The board of directors of the company (“the board”) is based on a unitary structure and retains full and effective control and management of the group. There are 3 executive directors on the board and 2 nonexecutive directors, with the positions of chairperson and chief executive officer being separate.

The board currently consists of 5 white men.

The non-executive directors and the executive directors do not have fixed-term service contracts. In terms of the company’s articles of association, one third of the directors (or if their number is not a multiple of three, then the number nearest to one third but not less than one third) shall retire from office at the annual general meeting. The directors to retire shall be those who have been longest in office since their last election.

Retiring directors shall be eligible for re-election.

The board meets regularly, at least quarterly, to review the direction, strategic issues, major contracts and commitments, group policies and stakeholder reporting. In addition to the quarterly meetings, the board also meets on an ad hoc basis to consider specific issues.

All new directors will be given a presentation on the group’s strategy, as well as a document outlining the duties and liabilities of directors.

Each director has the right to seek independent professional advice on matters relating to his/her position as a director of the company at the company’s expense, subject to prior approval of the chairperson, which shall not be unreasonably withheld.

BOARD COMMITTEES

Certain functions have been delegated to committees which will operate within agreed terms of reference approved by the board. The functions of these committees are described more fully below.
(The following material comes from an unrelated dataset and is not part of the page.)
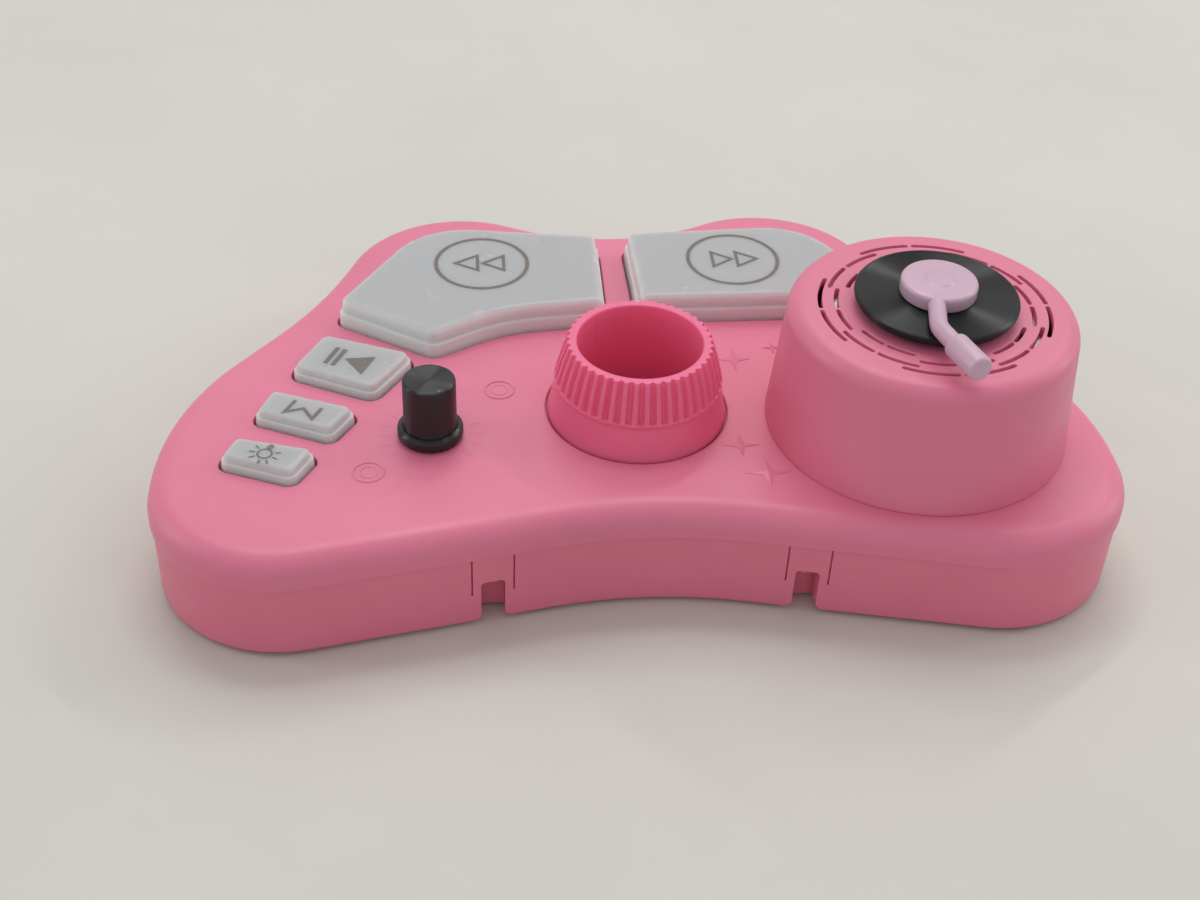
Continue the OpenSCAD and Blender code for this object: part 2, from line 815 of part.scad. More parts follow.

Audit, risk and nomination committee

The committee comprises the non-executive directors and the Designated Advisor. The primary responsibility of the committee is to evaluate matters concerning accounting policies, internal controls, auditing, financial reporting, risk management and compliance and reviewing the published financial statements of the group prior to board approval. This committee also assists the board with company policies, the structure, size and effectiveness of the board and its committees, and in reviewing the group’s governance processes. Furthermore, it makes recommendations on the appointments of new directors and establishes the formal induction process and ensures that a training and development programme is in place for board members. The committee meets twice a year or when required for the process of nomination.

The external auditors have unlimited access to the chairperson of the committee. The audit committee is responsible for recommending the use of the external auditors for non-audit services. Auditors are appointed annually based on the recommendation of the audit committee. Risk management policies will be implemented as and when the need for such policies arises.

The committee, in carrying out its tasks, has a wide range of powers to consult both internally and externally in order to acquire the necessary resources to complete its duties.

Remuneration committee

The company currently does not have a remuneration committee as this is not an Altx requirement.

Company secretary

The company secretary is accountable to the board on all governance and statutory matters and in this respect all directors have access to the services of the company secretary. The appointment and removal of the company secretary is a matter for the board has a whole.

Internal control

The company’s internal controls are designed to provide reasonable assurance to the integrity and reliability of the financial statements and to adequately safeguard, verify and maintain accountability of its assets.

Non-financial matters

All directors and employees are required to maintain the highest ethical standards in ensuring that the group’s business practices are conducted in a manner which in all reasonable circumstances is beyond reproach.

Stakeholder communication

The board will strive to present a balanced and understandable assessment of the group’s position addressing material matters of significant interest and concern to stakeholders.

Continuous disclosure

The company has in place a continuous disclosure policy for directors and officers to ensure that timely and accurate information is provided to all shareholders. The company secretary is the nominated communication officer and is responsible for liaising with the board to ensure the company complies with its requirements.

Code of conduct

The company has a Human Resources Policies and Procedures book which provides a code of conduct for employees and directors to ensure that the business of the company is conducting in an ethical and legal manner.